- Goal of the exercise: Within the records below, reproduce without change the lines from the line that has "front_panel()" through the line that has "bpy.data.objects.remove(obj)", and only those.

(Rows from a 3D modeling dataset)
>> begin
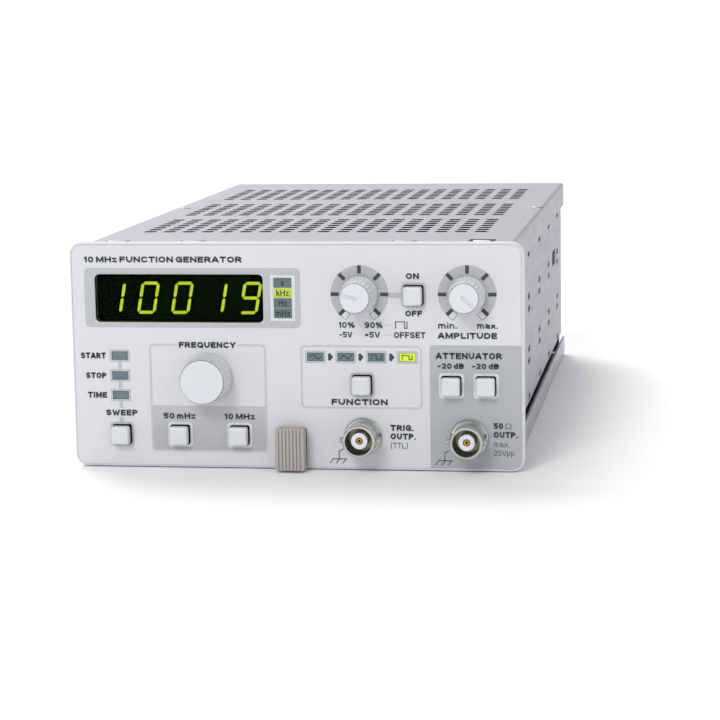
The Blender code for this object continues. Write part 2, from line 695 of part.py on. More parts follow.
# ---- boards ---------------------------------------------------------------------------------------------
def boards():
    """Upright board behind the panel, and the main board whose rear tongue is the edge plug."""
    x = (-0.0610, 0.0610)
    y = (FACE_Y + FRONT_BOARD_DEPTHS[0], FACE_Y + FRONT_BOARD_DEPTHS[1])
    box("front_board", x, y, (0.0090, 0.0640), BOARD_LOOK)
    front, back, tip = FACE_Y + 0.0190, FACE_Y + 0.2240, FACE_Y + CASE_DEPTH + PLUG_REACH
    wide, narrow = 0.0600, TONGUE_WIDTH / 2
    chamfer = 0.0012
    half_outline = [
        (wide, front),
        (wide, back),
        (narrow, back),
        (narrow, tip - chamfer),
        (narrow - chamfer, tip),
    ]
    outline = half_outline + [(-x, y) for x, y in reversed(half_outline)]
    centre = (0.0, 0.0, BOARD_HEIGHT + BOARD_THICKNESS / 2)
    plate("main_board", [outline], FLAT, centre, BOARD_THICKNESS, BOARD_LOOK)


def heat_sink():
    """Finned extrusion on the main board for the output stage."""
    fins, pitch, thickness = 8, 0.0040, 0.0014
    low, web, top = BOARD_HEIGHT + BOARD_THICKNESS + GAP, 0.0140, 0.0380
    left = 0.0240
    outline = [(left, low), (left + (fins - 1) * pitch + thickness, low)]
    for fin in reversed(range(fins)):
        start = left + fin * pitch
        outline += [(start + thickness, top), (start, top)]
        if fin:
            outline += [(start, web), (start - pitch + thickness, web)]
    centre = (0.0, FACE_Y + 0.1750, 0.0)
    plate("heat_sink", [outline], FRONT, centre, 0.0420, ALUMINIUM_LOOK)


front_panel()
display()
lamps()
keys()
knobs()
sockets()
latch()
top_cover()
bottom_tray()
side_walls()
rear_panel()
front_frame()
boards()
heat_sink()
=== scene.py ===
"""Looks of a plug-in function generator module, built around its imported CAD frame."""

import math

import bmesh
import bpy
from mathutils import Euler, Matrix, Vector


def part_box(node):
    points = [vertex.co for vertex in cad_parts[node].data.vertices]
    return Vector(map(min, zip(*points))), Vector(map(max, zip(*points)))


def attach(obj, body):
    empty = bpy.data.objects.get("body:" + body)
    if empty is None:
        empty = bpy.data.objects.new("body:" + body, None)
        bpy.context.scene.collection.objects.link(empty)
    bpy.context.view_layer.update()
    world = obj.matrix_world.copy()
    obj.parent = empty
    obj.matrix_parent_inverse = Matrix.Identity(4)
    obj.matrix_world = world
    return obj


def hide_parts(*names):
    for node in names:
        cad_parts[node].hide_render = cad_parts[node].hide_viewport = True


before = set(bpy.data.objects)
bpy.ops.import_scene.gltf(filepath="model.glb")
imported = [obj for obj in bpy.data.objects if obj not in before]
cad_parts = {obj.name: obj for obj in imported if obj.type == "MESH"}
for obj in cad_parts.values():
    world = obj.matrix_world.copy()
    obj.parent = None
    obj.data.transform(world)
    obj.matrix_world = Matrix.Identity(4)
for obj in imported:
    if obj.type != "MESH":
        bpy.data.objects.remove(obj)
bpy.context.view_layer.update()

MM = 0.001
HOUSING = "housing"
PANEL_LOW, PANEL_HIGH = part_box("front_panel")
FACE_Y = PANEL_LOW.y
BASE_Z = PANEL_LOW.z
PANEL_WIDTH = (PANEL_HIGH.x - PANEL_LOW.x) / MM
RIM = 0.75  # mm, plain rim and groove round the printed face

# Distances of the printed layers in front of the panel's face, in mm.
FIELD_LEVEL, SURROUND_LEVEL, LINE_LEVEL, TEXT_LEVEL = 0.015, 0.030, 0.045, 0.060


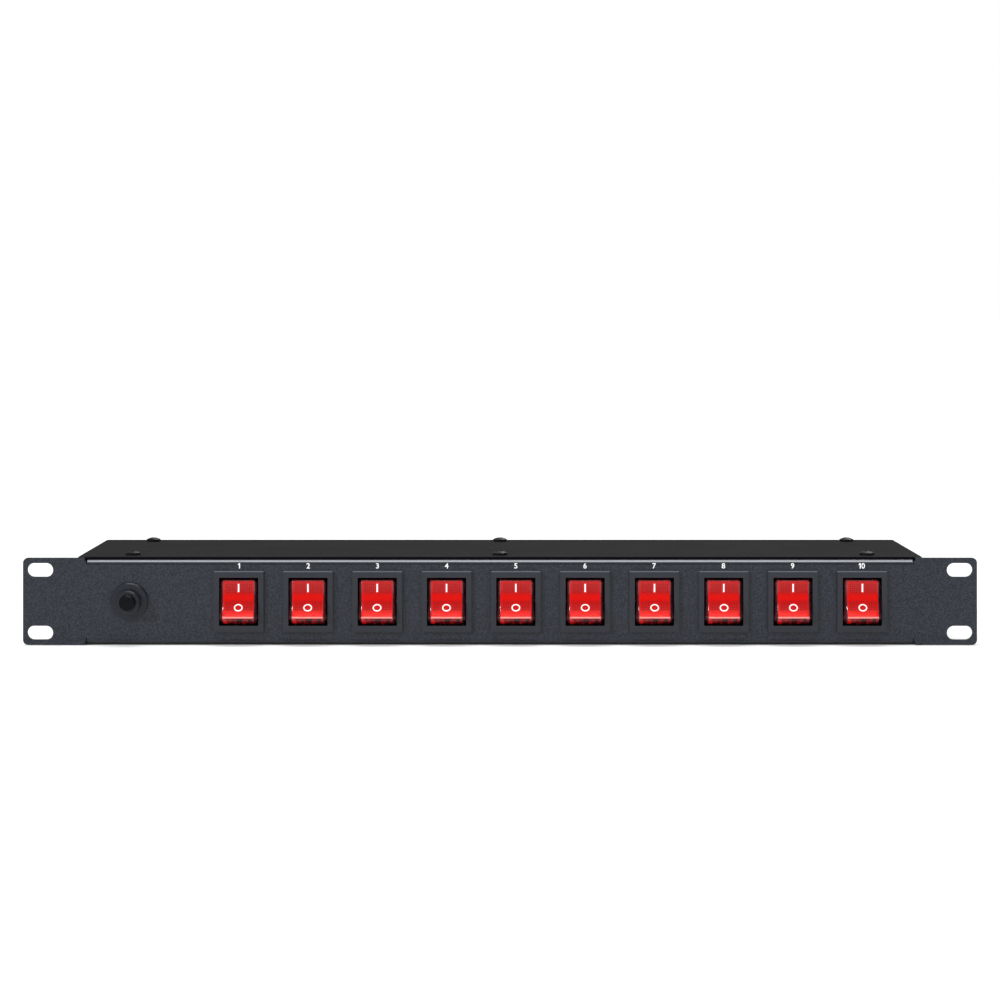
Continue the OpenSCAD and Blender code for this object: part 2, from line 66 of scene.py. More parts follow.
>> end
- Final answer:
front_panel()
display()
lamps()
keys()
knobs()
sockets()
latch()
top_cover()
bottom_tray()
side_walls()
rear_panel()
front_frame()
boards()
heat_sink()
=== scene.py ===
"""Looks of a plug-in function generator module, built around its imported CAD frame."""

import math

import bmesh
import bpy
from mathutils import Euler, Matrix, Vector


def part_box(node):
    points = [vertex.co for vertex in cad_parts[node].data.vertices]
    return Vector(map(min, zip(*points))), Vector(map(max, zip(*points)))


def attach(obj, body):
    empty = bpy.data.objects.get("body:" + body)
    if empty is None:
        empty = bpy.data.objects.new("body:" + body, None)
        bpy.context.scene.collection.objects.link(empty)
    bpy.context.view_layer.update()
    world = obj.matrix_world.copy()
    obj.parent = empty
    obj.matrix_parent_inverse = Matrix.Identity(4)
    obj.matrix_world = world
    return obj


def hide_parts(*names):
    for node in names:
        cad_parts[node].hide_render = cad_parts[node].hide_viewport = True


before = set(bpy.data.objects)
bpy.ops.import_scene.gltf(filepath="model.glb")
imported = [obj for obj in bpy.data.objects if obj not in before]
cad_parts = {obj.name: obj for obj in imported if obj.type == "MESH"}
for obj in cad_parts.values():
    world = obj.matrix_world.copy()
    obj.parent = None
    obj.data.transform(world)
    obj.matrix_world = Matrix.Identity(4)
for obj in imported:
    if obj.type != "MESH":
        bpy.data.objects.remove(obj)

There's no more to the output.